→ **Collected data**:

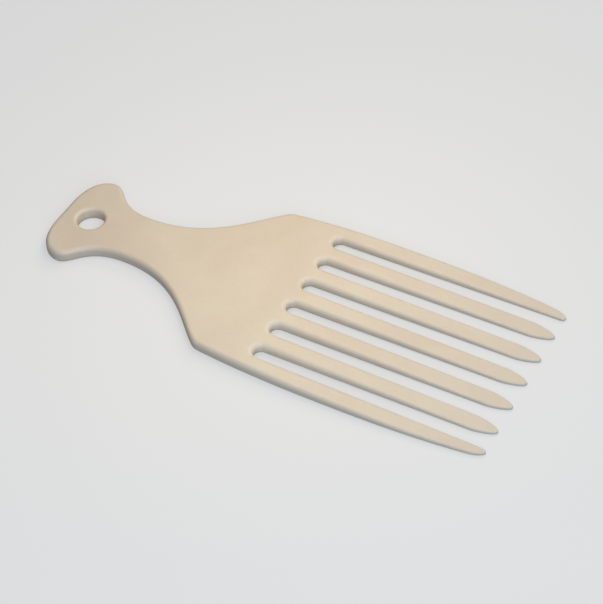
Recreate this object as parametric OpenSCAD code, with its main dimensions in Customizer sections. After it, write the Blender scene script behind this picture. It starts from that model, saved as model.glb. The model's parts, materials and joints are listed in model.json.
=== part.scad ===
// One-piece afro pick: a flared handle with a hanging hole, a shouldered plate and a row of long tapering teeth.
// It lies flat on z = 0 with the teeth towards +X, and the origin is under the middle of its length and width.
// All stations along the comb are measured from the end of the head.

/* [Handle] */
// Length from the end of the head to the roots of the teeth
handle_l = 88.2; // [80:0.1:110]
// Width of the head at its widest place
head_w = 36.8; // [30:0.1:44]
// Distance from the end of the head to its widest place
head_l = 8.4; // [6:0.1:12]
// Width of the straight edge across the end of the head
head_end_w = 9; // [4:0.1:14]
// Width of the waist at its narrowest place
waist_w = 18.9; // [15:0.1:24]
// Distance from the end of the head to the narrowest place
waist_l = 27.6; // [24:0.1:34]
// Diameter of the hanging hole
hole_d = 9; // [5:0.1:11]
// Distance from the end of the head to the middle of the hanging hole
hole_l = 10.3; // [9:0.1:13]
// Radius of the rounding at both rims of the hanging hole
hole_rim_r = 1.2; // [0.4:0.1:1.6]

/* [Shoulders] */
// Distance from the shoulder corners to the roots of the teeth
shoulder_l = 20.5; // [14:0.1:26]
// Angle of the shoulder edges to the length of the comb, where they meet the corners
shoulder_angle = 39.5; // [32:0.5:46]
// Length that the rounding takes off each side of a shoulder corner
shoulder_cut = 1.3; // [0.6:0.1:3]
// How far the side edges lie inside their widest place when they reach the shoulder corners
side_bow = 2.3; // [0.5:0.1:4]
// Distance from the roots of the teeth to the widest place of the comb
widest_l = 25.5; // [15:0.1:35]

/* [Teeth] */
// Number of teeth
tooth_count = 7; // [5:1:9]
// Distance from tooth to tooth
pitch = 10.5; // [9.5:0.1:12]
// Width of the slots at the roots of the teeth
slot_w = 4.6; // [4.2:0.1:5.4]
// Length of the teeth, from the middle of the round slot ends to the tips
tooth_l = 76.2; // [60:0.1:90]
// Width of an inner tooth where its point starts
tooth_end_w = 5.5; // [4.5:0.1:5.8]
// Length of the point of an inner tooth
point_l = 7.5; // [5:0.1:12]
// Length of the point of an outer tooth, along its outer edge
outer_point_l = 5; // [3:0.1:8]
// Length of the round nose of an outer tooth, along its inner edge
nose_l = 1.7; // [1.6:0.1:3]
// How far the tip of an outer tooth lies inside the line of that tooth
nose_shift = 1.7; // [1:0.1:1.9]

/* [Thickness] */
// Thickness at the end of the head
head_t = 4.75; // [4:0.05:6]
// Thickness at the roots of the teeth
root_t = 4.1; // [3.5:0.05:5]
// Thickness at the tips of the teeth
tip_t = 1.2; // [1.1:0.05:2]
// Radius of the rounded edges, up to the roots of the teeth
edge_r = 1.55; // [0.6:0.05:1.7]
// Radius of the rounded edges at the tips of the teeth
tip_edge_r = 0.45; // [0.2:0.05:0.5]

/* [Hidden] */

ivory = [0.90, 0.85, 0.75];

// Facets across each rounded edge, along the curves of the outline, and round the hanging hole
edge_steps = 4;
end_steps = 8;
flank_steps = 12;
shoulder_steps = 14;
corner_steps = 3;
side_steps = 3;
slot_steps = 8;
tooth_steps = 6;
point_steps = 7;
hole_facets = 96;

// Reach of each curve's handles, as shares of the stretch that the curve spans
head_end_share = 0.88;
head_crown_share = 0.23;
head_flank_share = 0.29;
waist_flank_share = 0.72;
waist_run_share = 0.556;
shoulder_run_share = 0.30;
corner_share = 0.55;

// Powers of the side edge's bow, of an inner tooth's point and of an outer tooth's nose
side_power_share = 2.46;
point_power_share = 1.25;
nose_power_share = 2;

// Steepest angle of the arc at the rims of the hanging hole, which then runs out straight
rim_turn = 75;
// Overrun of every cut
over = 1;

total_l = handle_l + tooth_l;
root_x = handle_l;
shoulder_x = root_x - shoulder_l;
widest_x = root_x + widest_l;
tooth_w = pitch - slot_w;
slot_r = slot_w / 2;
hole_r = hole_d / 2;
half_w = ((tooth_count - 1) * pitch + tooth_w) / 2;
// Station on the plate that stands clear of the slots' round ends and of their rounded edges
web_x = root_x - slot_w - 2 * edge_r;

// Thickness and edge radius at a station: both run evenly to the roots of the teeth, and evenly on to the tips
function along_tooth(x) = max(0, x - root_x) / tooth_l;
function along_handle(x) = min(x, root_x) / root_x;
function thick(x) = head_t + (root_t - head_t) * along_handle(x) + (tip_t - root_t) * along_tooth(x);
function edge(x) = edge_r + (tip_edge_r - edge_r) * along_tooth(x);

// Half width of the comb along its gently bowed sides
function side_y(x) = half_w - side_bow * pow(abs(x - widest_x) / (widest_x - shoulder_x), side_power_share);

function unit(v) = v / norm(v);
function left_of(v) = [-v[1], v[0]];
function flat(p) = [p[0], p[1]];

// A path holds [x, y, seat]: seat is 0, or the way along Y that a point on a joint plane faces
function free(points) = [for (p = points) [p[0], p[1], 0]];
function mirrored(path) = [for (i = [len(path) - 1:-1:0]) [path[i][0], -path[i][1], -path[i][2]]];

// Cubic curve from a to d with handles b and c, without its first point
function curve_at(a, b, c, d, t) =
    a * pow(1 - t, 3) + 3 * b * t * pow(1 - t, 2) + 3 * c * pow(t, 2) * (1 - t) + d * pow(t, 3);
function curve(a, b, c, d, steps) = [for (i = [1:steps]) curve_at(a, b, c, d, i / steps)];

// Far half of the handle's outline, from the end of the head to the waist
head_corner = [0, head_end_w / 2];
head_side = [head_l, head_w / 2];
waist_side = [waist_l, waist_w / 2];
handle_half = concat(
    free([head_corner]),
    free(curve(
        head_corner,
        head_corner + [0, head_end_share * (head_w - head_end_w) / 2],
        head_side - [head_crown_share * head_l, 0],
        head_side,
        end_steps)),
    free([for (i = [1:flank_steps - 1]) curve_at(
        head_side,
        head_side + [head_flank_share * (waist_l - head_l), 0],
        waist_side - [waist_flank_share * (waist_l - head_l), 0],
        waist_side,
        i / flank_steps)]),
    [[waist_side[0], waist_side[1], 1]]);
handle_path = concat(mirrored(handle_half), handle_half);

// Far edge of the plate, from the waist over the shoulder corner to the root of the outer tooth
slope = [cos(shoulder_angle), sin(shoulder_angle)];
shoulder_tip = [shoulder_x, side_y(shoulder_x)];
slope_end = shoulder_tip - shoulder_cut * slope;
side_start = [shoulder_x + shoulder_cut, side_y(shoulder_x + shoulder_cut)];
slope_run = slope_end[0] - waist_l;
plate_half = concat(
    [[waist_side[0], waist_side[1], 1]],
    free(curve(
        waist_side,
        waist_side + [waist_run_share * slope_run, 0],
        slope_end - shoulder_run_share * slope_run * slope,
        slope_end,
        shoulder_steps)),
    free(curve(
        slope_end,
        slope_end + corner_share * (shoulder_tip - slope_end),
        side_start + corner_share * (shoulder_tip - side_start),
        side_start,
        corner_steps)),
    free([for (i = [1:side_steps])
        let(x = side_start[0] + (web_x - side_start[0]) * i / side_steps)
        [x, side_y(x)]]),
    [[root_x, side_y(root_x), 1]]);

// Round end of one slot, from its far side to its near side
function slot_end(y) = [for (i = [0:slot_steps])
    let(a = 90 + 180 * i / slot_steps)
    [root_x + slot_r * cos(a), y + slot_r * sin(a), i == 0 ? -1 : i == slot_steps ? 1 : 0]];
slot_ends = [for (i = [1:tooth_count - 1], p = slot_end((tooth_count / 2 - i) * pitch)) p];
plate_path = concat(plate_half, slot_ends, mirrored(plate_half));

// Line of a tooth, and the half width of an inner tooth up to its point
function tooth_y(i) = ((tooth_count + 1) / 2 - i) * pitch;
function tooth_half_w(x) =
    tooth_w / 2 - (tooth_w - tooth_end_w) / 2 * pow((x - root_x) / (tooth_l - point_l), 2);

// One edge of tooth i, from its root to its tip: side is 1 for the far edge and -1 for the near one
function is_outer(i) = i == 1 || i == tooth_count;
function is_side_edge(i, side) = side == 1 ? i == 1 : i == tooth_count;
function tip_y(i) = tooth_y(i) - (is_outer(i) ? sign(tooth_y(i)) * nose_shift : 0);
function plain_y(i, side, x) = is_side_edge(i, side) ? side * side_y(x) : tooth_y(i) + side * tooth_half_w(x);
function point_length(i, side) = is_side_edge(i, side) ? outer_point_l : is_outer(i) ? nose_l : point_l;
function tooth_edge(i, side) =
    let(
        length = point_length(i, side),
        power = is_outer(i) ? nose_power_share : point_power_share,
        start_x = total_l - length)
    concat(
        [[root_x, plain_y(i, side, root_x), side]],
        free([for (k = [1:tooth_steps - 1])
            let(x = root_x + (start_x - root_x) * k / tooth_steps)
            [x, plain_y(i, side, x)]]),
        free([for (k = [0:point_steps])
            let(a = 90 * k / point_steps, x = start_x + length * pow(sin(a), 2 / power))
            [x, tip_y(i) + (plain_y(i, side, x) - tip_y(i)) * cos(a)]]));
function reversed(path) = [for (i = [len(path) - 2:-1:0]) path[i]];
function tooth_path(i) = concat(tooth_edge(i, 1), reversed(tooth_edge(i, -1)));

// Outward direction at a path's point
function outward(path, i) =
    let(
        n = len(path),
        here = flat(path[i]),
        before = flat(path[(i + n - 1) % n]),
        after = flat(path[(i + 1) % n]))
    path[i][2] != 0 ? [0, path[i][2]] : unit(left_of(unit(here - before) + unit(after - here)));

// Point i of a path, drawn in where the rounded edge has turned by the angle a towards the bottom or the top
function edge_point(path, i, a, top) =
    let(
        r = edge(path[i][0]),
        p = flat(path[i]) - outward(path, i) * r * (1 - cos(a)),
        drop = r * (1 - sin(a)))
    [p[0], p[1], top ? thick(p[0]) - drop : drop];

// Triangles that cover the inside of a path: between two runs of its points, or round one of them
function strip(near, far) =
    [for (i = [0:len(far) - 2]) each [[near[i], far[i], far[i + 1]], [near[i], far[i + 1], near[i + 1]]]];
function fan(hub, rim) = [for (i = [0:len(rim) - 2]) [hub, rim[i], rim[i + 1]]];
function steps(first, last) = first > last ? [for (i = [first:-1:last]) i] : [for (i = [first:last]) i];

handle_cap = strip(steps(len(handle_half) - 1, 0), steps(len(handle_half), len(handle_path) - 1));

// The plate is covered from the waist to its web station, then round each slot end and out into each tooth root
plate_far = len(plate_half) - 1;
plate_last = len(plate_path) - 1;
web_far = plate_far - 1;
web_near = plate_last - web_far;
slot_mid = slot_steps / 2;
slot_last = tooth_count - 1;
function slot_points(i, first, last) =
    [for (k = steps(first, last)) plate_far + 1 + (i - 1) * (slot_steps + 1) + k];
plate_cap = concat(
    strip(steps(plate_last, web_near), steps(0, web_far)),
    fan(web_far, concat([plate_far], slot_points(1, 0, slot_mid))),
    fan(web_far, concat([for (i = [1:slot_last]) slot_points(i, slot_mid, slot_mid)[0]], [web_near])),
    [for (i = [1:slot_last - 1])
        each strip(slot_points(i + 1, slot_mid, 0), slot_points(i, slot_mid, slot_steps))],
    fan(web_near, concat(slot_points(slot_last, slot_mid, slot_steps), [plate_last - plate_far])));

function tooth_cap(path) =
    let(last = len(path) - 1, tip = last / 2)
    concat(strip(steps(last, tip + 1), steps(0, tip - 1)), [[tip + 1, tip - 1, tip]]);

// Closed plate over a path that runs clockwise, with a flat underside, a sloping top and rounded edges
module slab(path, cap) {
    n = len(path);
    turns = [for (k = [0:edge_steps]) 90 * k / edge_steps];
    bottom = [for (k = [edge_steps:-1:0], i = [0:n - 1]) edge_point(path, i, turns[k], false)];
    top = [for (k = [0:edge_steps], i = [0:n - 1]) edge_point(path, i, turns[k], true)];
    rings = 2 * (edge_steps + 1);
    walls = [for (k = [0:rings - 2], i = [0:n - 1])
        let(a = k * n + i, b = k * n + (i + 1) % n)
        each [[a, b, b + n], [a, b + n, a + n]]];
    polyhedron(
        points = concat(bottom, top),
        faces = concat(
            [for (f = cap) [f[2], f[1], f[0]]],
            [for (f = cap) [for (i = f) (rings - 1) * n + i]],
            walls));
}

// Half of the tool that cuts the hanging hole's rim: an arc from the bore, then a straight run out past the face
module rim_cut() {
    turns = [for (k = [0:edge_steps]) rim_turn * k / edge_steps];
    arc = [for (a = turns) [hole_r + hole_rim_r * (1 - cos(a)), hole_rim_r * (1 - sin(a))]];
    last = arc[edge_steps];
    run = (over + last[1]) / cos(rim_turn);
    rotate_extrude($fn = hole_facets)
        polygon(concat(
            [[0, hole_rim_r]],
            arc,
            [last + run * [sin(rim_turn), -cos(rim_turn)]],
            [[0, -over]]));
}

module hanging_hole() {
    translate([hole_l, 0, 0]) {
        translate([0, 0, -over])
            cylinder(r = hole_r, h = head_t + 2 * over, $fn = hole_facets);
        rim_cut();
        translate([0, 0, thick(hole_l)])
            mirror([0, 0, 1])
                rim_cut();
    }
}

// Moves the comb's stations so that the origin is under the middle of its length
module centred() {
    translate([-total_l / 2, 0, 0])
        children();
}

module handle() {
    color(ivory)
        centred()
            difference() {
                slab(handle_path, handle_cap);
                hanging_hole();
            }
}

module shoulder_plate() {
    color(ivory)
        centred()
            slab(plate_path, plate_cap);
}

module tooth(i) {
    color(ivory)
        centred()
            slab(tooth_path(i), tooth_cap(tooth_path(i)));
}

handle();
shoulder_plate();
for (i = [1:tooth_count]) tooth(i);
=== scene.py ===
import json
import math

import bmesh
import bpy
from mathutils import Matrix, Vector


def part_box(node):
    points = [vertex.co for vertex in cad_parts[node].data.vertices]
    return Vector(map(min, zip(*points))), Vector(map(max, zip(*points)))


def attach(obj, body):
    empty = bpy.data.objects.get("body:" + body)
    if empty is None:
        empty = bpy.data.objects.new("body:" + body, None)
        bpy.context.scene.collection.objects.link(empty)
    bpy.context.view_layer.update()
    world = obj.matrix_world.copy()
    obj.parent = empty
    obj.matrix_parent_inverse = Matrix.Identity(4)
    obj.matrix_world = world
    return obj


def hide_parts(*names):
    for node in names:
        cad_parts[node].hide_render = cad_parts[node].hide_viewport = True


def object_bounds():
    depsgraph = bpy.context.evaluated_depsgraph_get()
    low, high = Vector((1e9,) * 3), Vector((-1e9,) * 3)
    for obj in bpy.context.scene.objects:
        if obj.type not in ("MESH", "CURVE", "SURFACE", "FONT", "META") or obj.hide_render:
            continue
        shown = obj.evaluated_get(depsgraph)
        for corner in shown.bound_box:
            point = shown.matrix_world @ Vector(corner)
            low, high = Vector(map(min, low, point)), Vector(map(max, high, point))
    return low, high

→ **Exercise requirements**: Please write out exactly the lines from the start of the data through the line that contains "of the head.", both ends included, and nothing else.

→ **Response**:
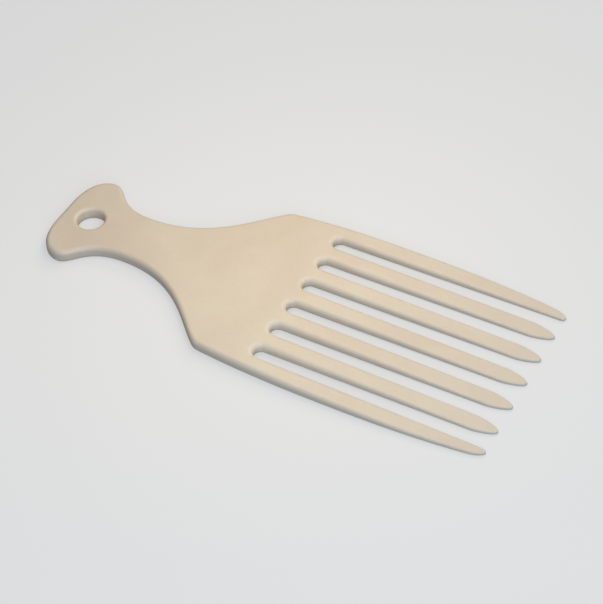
Recreate this object as parametric OpenSCAD code, with its main dimensions in Customizer sections. After it, write the Blender scene script behind this picture. It starts from that model, saved as model.glb. The model's parts, materials and joints are listed in model.json.
=== part.scad ===
// One-piece afro pick: a flared handle with a hanging hole, a shouldered plate and a row of long tapering teeth.
// It lies flat on z = 0 with the teeth towards +X, and the origin is under the middle of its length and width.
// All stations along the comb are measured from the end of the head.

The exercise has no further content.